Montgomery proposes bigger parking subsidies

White Flint conference center. Photo from Google Earth.

While they say there’s not enough money to increase bus service, Montgomery County transportation officials propose to throw millions of taxpayer dollars at oversized parking garages.

In White Flint, the county wants to use $21 million in proceeds from a land sale on a new parking garage. The garage would replace the parking lot at the Bethesda North Conference Center while adding more parking spaces. Officials haven’t said how many spaces the garage would create.

If the garage serves a real need, then it ought to be fiscally self-sufficient. Marriott, the operator of the conference center, currently charges $5 per hour or $15 a day for parking. At those rates, a parking space that costs $600 a year to operate could easily generate annual revenues approaching $5,000, yielding handsome profits for operators.

If big weekend or evening events at the conference center occasionally need extra parking, valet parking could use empty spaces in the Metro garage across Rockville Pike. No subsidy would be needed.

The county Department of Transportation asserts that under an agreement with the Maryland State Highway Administration, the proceeds of the land sale can only be used for this garage. But a letter from former state Transportation Secretary Beverly Swaim-Staley suggests otherwise. Swaim-Staley wrote that the state’s interest in parking relates to its investment in the existing conference center. As long as parking is sufficient for that building, the state could free up the land sale funds for other transit-oriented projects.

Now, a pedestrian-friendly street network in the White Flint area certainly fits that bill.

This is not the first time the county’s parking division has tied its own hands through real estate contracts to promote public parking. In both Bethesda and Silver Spring, sales of parking lots were structured so that the proceeds went directly into parking garage construction without ever appearing in the county budget.

A 6-level, $80,000-per-space public parking garage under construction in Bethesda. Photo by the author.

Meanwhile, the budget currently before the County Council keeps garage parking free in Silver Spring after 6 pm. Extending the payment hours until 10 pm would add substantially to Silver Spring’s current $10 million per year parking revenues.

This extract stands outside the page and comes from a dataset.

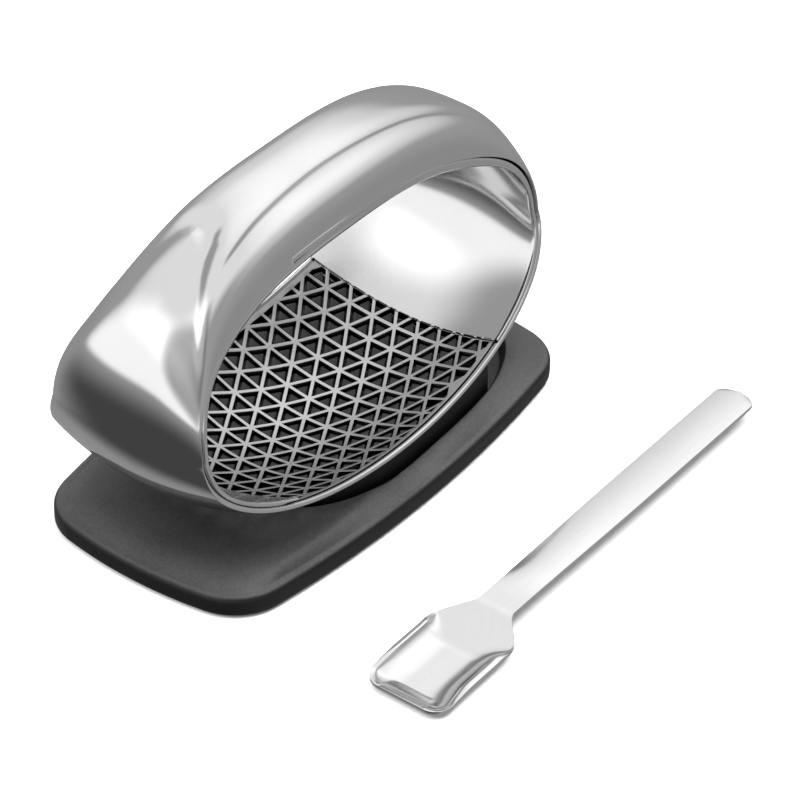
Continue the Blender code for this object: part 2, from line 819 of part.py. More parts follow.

In past years, proposals to charge for evening parking conflicted with a contract between the county and Foulger-Pratt, the developer of the shopping area on Ellsworth Drive that was critical to the downtown revitalization program. That contract guaranteed free parking in two adjacent garages. Some downtown merchants worried that paid parking at the garages nearer to their stores would put them at a competitive disadvantage.

But the contract with Foulger-Pratt ends May 7. The Silver Spring parking district is heavily subsidized with a perversely designed tax that encourages landowners to build more parking than their customers are willing to pay for. Free parking in county garages after 6 makes things even worse.

County leaders tell the state that Montgomery needs more school construction funding. Spending the county’s own money on an unneeded garage hardly helps their case. And it’s hardly fair to give away parking for free in Silver Spring while bus fares and state bus aid are used to cut real estate taxes.

Montgomery County doesn’t have money to throw around, and its urban areas are growing up. As they mature, they need to be gradually weaned from dependence on subsidized parking.